What’s the mental trick to stretch out that flash where I’m inside and outside at the same time? That moment outside the basement theater.
I think the bare bulb was the key. It made me think of Van Gogh, the way he would’ve painted the radiating light with yellow dashes or something. So I think I felt like I was in a painting. The bulb made me feel it.
With Kevin, I think the peppers and onions, the chopping then the sizzling, is what turned it all into a picture.
But, again, the question is whether the chopping and sizzling worked for Kevin, to make him feel like he was inside and outside at the same time. Maybe it’s a two-way street. The bare bulb is what let me see myself outside my own picture, but, for anyone passing by, the bare bulb is what could make them imagine that they were me, inside the picture. Maybe if Kevin noticed the cooking across the room, it let him see himself through MY eyes: yes, yes, here I am on a tree-lined block in Greenpoint making trippy music while the pan sings.
I know that in my own cooking, sautéing peppers and onions always seems to cast a spell. A kind of instant Zen. The Buddhist masters are always talking about reaching the point where you’re just doing what you’re doing. I’m scrubbing a tile. That’s it. I’m shooting an arrow. That’s it. Just one with the moment. But to get to this point you have to go through a whole spiritual journey. You have to work hard to achieve this Zen consciousness. But sautéing peppers and onions seems to offer a shortcut.
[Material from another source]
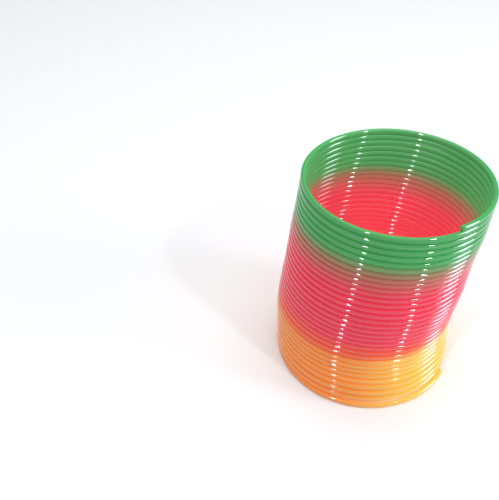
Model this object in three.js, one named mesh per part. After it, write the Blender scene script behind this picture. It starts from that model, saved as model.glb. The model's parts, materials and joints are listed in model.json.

Especially now that I have a good cast iron skillet. It sharpens and deepens the sizzling and intensifies the scent. Like I can almost see the separate aromas of the onions and peppers and olive oil rising and intertwining in streams. And, again, the effect is instant Zen. I’m cooking dinner. That’s it. And part of this Zen effect is that same sense of being inside the picture and outside at the same time. Look at that guy just cooking dinner on a quiet Saturday afternoon with a cardinal singing in the yard outside the screen door.